An elliptic integral? I ran into an integral a little while ago that looks like an elliptic integral of the first kind, however I am having trouble seeing how it can be put into the standard form.  I've tried messing around with some trig identities but didn't get anywhere. Perhaps there is some other definition that I'm missing. Here it is. If it is solvable by contour integration I would be open to this as well.
$$ \int_0^{\phi_0} \frac{d\phi}{\sqrt{1-a\sin{\phi}}}$$
EDIT
If it makes it any easier, let $a=2$ and $\phi_0=\frac\pi6$.  By standard form I mean:
$$ \int_0^{\phi_0} \frac{d\phi}{\sqrt{1-k^2\sin^2{\phi}}}=F(\phi_o,k) $$
A Mathematica calculation reveals (using the constants I mentioned):
$$\int_0^{\pi/6} \frac{d\phi}{\sqrt{1-2\sin{\phi}}}=i\left(2F(\pi/4,4)-K(1/4)\right)$$
Where $F$ is an incomplete elliptic integral of the first kind and $K$ is a complete elliptic integral of first kind.  Note that Mathematica uses a different convention where $k$ is replaced by the parameter $m=k^2$.  This answer leads me to believe that the integral should be split up somehow.
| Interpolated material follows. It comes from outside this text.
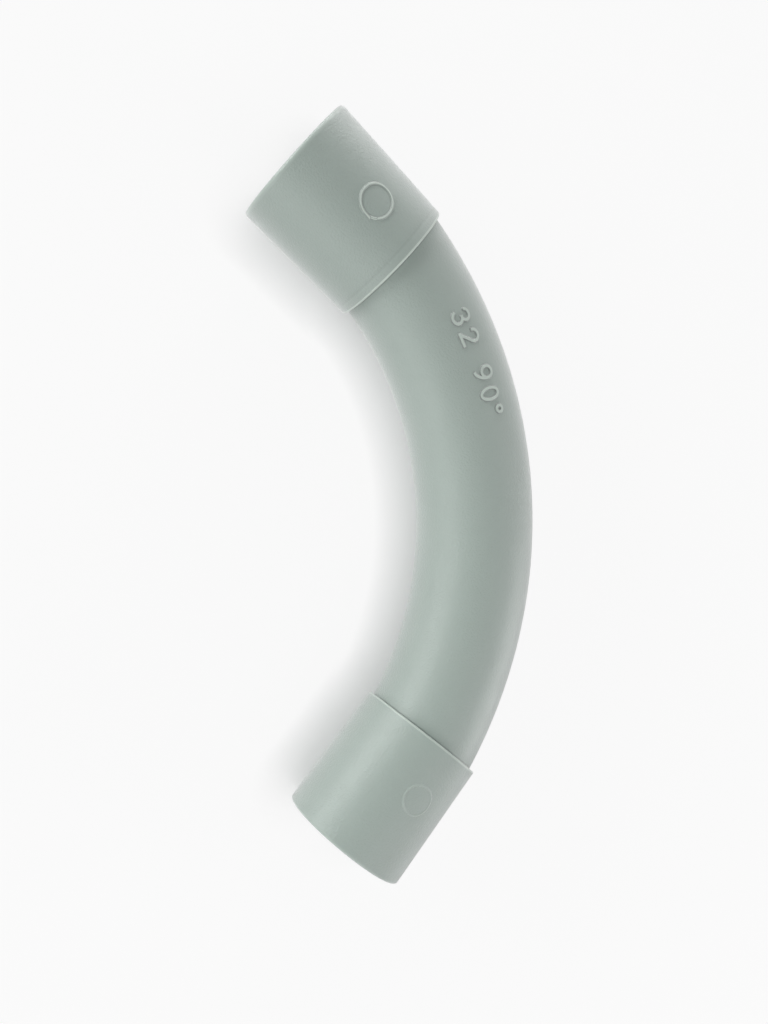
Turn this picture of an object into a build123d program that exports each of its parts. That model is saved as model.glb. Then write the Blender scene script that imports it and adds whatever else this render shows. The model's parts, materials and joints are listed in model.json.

 A: Let $\displaystyle\;\mathcal{I} = \int_0^{\phi_1} \frac{d\phi}{\sqrt{1-a\sin\phi}}\;$ be the integral at hand. Since 
$$\sin\phi = -\cos\left(\phi + \frac{\pi}{2}\right) = 2 \sin^2\left(\frac{\phi}{2} + \frac{\pi}{4}\right) - 1$$
If one change variable to $\theta = \frac{\phi}{2} + \frac{\pi}{4}$, we have
$$\begin{align}
\mathcal{I}
&= \int_{\theta_0}^{\theta_1} \frac{2d\theta}{\sqrt{(1+a)-2a\sin^2\theta}}
= \frac{2}{\sqrt{1+a}}\int_{\theta_0}^{\theta_1} 
\frac{d\theta}{\sqrt{1-k^2\sin^2\theta}}\\
&= \frac{2}{\sqrt{1+a}}\left[ F(\theta_1,k) - F\left(\theta_0, k\right) \right]
\end{align}
$$
where
$\displaystyle\;\theta_0 = \frac{\pi}{4}\;$, 
$\displaystyle\;\theta_1 = \frac{\phi_1}{2} + \frac{\pi}{4}\;$ 
and $\displaystyle\;k = \sqrt{\frac{2a}{1+a}}$.
If $0 < a < 1$, this is what we need. 
If $a > 1$, the modulus $k$ for the elliptic integral is bigger than $1$.
This is usually undesirable. Sometimes this will lead to superficial complex numbers in the expression of a real integral.  
We can resolve this by another change of variable $\sin\psi = k\sin\theta$.
Let $\psi_0 = \sin^{-1}(k\sin\theta_0)$ and $\psi_1 = \sin^{-1}(k\sin\theta_1)$,
we have 
$$\frac{\sqrt{1+a}}{2}\mathcal{I}
= \int_{\theta_0}^{\theta_1} \frac{d\sin\theta}{\sqrt{(1-\sin^2\theta)(1-k^2\sin^2\theta)}}
= \int_{\psi_0}^{\psi_1} \frac{k^{-1}d\sin\psi}{\sqrt{(1-k^{-2}\sin^2\psi)(1-\sin^2\psi)}}$$
This leads to an alternate expression for the integral at hand:
$$\mathcal{I} = \sqrt{\frac{2}{a}}\int_{\psi_0}^{\psi_1} \frac{d\psi}{\sqrt{1-k^{-2}\sin^2\psi}}
= \sqrt{\frac{2}{a}}\left[F(\psi_1;k^{-1}) - F(\psi_0;k^{-1})\right]
$$
For the test case $\phi_1 = \frac{\pi}{6}$, this give us
$$\mathcal{I} 
= K\left(\sqrt{\frac34}\right) - F\left(\sin^{-1}\sqrt{\frac23},\sqrt{\frac34}\right)$$
Using the command EllipticK[3/4] - EllipticF[ArcSin[Sqrt[2/3]],3/4] on WA, one find $$\mathcal{I} \approx 1.078257823749821617719337499400161014432055108246412680182...$$
This matches numerically the result i*(2*EllipticF[Pi/4,4]-EllipticK[1/4]) returned by symbolic integrating the integral on WA.